A program of studies which is unique in the world, and will have a seat in the city of Florence.

Tuscany is the perfect location for an innovative landscape research centre. “Our region – recalls the councillor – has adopted a law for the protection of its landscape since 2014”. The centre will see the collaboration of the Regione Toscana and the University.

“We’ll soon be signing the protocol – explains Barni – and the most important feature of this project is that agronomists and historians, art historians, economists and jurists will collaborate, with a multidisciplinary approach, using very different methodologies, perspectives and analysis tools. This kind of holistic approach is also shared by Giahs and the Tuscan Masters degree, funded with two million euros by the Ministry of Foreign Affairs Cooperation Agency, with the support of the Regione Toscana and the FAO “.

During the course of the first year, there are going to be two areas of study: one will focus on identifying sites to be protected around Tuscany and Italy, places where the environment has been shaped by human work, culture and tradition.
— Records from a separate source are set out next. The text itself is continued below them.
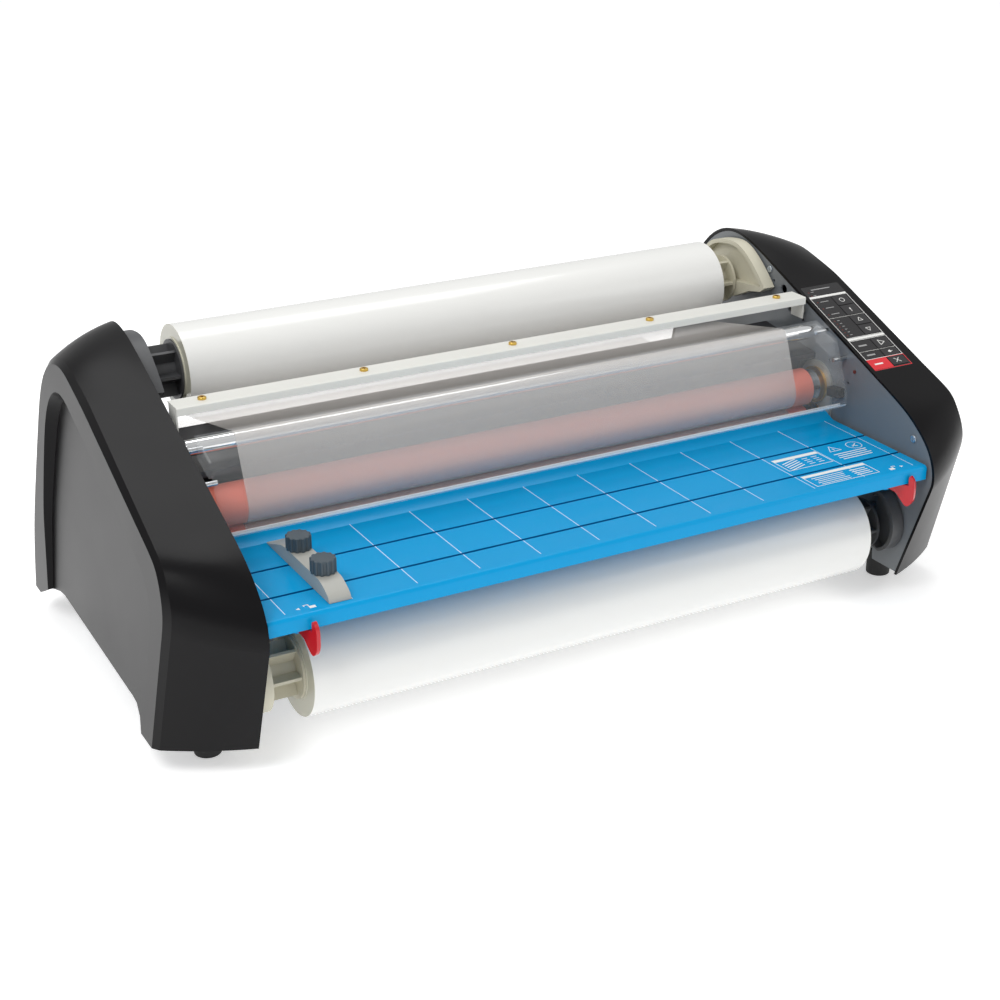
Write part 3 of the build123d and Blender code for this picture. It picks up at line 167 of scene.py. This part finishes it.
# polycarbonate overlay, satin print
panel_black = finish("polycarbonate_print_black", "1b1a1c", 0.26, grain_mm=0.6, bump=0.01)
key_black = finish("polycarbonate_key_black", "232224", 0.3, grain_mm=0.6, bump=0.01)
print_white = finish("screen_print_white", "e9e9e6", 0.4, bump=0.005)
print_grey = finish("screen_print_grey", "9b9b9b", 0.4, bump=0.005)
print_red = finish("screen_print_red", "d5202c", 0.35, bump=0.005)
lens_red = finish("light_pipe_smoked", "5a2a26", 0.2, bump=0.005)
board_green = finish("solder_mask_green", "1f5a35", 0.35)
# moulded black rubber
foot_rubber = finish("rubber_black", "1b1b1b", 0.65, grain_mm=0.8, bump=0.05)
# glossy black nylon
inlet_black = finish("nylon_black", "1d1d1e", 0.3)

# wound film: white on the outside, cream where the cut edges of the winding and core show
WINDING_X = (-0.3138, 0.3218)
film_white = finish("wound_film_white", "e6e6e3", 0.24, bump=0.006, vary=0.03, mottle=0.01, Coat_Weight=0.3)


def roll_ends(tree, x, y, z):
    """The cut edges of the winding, and all of the core."""
    inside = between(tree, x, *WINDING_X)
    return put(tree, "ShaderNodeMath", {0: 1.0, 1: inside}, operation="SUBTRACT").outputs[0]


overprint(film_white, roll_ends, "d3d1bf")

# blue enamel with the white measuring grid printed every 63.5 mm
GRID = 63.5 * MM
GRID_START = 4 * MM - 5.5 * GRID
GRID_LINES = 12
GRID_HALF_LINE = 0.32 * MM
GRID_Y = (-0.2325, -0.0875)
# just under the top face, so that the print stays off the edges
TABLE_TOP_Z = 0.1668
table_blue = finish(
    "enamel_blue", "0097d2", 0.22, bump=0.003, vary=0.02, mottle=0.02, Specular_IOR_Level=0.18,
)


def grid_lines(tree, x, y, z):
    """Thin lines on top of the table, from just behind the nose to the ramp."""
    along = put(tree, "ShaderNodeMath", {0: x, 1: GRID_START}, operation="SUBTRACT").outputs[0]
    steps = put(tree, "ShaderNodeMath", {0: along, 1: GRID}, operation="DIVIDE").outputs[0]
    nearest = put(tree, "ShaderNodeMath", {0: steps}, operation="ROUND").outputs[0]
    apart = put(tree, "ShaderNodeMath", {0: steps, 1: nearest}, operation="SUBTRACT").outputs[0]
    off_line = put(tree, "ShaderNodeMath", {0: apart}, operation="ABSOLUTE").outputs[0]
    half = GRID_HALF_LINE / GRID
    mask = put(tree, "ShaderNodeMath", {0: off_line, 1: half}, operation="LESS_THAN").outputs[0]
    on_top = put(tree, "ShaderNodeMath", {0: z, 1: TABLE_TOP_Z}, operation="GREATER_THAN").outputs[0]
    for part in (between(tree, y, *GRID_Y), on_top, between(tree, steps, -0.5, GRID_LINES - 0.5)):
        mask = put(tree, "ShaderNodeMath", {0: mask, 1: part}, operation="MULTIPLY").outputs[0]
    return mask


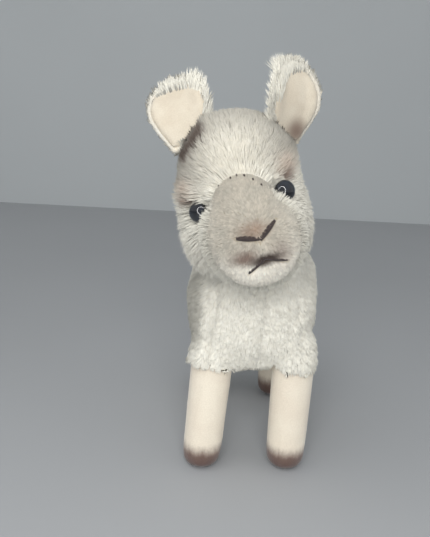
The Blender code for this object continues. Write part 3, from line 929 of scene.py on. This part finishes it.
def pile_face(face, head, eyes, finish, fur_finish):
    """Fuzz that lies away from the nose, and longer fur where the face meets the cheeks."""
    def weight(places):
        return soft_step(-to_head(places)[:, 1], 0.030, 0.040)
    spots, facing = scatter(face, 46000, 71, weight)
    keep = clear_of_eyes(spots, eyes, 0.0078)
    spots, facing = spots[keep], facing[keep]
    keep = ~under(spots, facing, [tree_of(head)])
    spots, facing = spots[keep], facing[keep]
    local = to_head(spots)
    fan = local - np.array((0.001, -0.075, 0.032))
    along = unit(fan) @ HEAD_ROWS.T
    inward = facing @ HEAD_ROWS
    edge = soft_step(inward[:, 1], -0.50, -0.10) * (1 - soft_step(local[:, 2], 0.038, 0.048))
    flat = local[:, [0, 2]]
    keep = np.min([line_gap(flat, line[:2]) for line in STITCHES.values()], axis=0) > 0.0012
    spots, facing, local, along, edge = (rows[keep] for rows in (spots, facing, local, along, edge))
    piece = lay_strands(
        "face_pile", spots, facing, along, 0.0025, 0.00052, 0.65, np.ones((len(spots), 3)), 72,
        pull=0.5, sink=0.0003, shape=STRAIGHT, each=6, mottle=0.16)
    hand_over(piece, finish)
    some = np.random.default_rng(74).random(len(spots)) < 0.55 * edge
    some &= clear_of_eyes(spots, eyes, 0.0125)
    tint = tinted(FUR, 0.55 - 0.35 * edge, FACE_TONE)
    below = 1 - soft_step(local[:, 2], 0.004, 0.020)
    tint = tinted(tint, below * 0.6, FUR)
    piece = lay_strands(
        "face_rim_pile", spots, facing, along, 0.0040 + 0.0028 * edge, 0.00070,
        0.70 + 0.35 * edge, tint, 75, some, sink=0.0004)
    hand_over(piece, fur_finish)


def pile_body(body, blockers, finish):
    def weight(places):
        return 0.75 + 0.6 * (1 - soft_step(places[:, 1], -0.020, 0.010))
    spots, facing = scatter(body, 96000, 31, weight)
    keep = np.ones(len(spots), dtype=bool)
    for leg in LEGS:
        low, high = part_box(leg)
        x, y = (low.x + high.x) / 2, (low.y + high.y) / 2
        keep &= (np.hypot(spots[:, 0] - x, spots[:, 1] - y) > 0.0165) | (facing[:, 2] > -0.45)
    spots, facing = spots[keep], facing[keep]
    keep = ~under(spots, facing, blockers)
    spots, facing = spots[keep], facing[keep]
    back = soft_step(spots[:, 1], -0.010, 0.030)[:, None]
    along = np.array((0, 0.15, -1.0)) * (1 - back) + np.array((0, 0.75, -0.75)) * back
    flat = spots[:, [0, 2]]
    ahead = 1 - soft_step(spots[:, 1], -0.040, -0.028)
    lines = [share * line_share(flat, line, 0.0014) for line, _, share in CHEST_LINES]
    seam = ahead * np.max(lines, axis=0)
    hem = 1 - soft_step(spots[:, 2], 0.066, 0.080)
    front_half = 1 - soft_step(spots[:, 1], -0.020, 0.010)
    # The left flank behind the chest is painted darker as shade where it recedes from the light
    flank = (1 - soft_step(spots[:, 0], -0.020, -0.013)) * soft_step(spots[:, 1], -0.0515, -0.045)
    flank *= soft_step(spots[:, 2], 0.078, 0.094) * front_half
    tint = tinted(FUR, 0.85 * flank, shade(176, 174, 165))
    # Along the chest's seams and folds the pile is painted darker as shade in the groove
    tint = tint * (1 - 0.24 * seam[:, None])
    length = 0.0060 - 0.0022 * hem - 0.0018 * seam
    lift = 0.38 + 0.9 * soft_step(-facing[:, 2], 0.3, 0.8) - 0.1 * seam
    round_off = 0.5 + 0.5 * soft_step(-facing[:, 2], 0.55, 0.95)
    front = spots[:, 1] < 0.004
    rear = spots[:, 1] >= 0.052
    parts = (("chest_pile", front, 41), ("flank_pile", ~front & ~rear, 42), ("rump_pile", rear, 43))
    for name, part, seed in parts:
        piece = lay_strands(
            name, spots, facing, along, length, 0.00100, lift, tint, seed, part,
            pull=0.5, round_off=round_off, shape=STRAIGHT, each=16, mottle=0.06)
        hand_over(piece, finish)


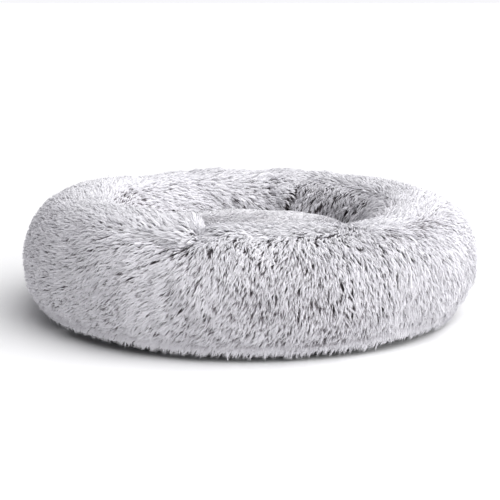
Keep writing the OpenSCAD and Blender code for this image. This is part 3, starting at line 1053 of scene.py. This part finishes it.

The second study program will train personnel to manage these sites elsewhere.

Joining the FAO world heritage is somehow the equivalent of being enlisted in the UNESCO sites.

Today there are 57 FAO protected sites around the world, distributed in twenty-one different countries.

Two are in Italy – the Soave vineyard hills in Veneto and the centuries-old olive trees between Assisi and Spoleto; but there are 126 potential sites to be added to the list, 9 of which are in Tuscany.

Among these we find the terraced vineyards in Lamole, in the municipality of Greve in Chianti. While over the years they had been encroached on by the woods, now they’ve been rediscovered and preserved.

Then there are the centuries-old chestnut groves of Moscheta, and the polyculture of Trequanda (all three are already registered in the national register of rural historical landscapes), the Biancane in Val d’Orcia, the monumental chestnut groves of Scesta, the hill of Fiesole, and Montalbano in the area of Larciano. But also the fir trees of the monastic forestry of Vallombrosa or the Sienese mound of Spannocchia.

An agricultural system must comply with these five criteria in order to be Giahs certified: guaranteeing food safety while providing high quality food, protecting agro-biodiversity, safeguarding traditional knowledge, promoting cultural and social values, and preserving the traditional landscape.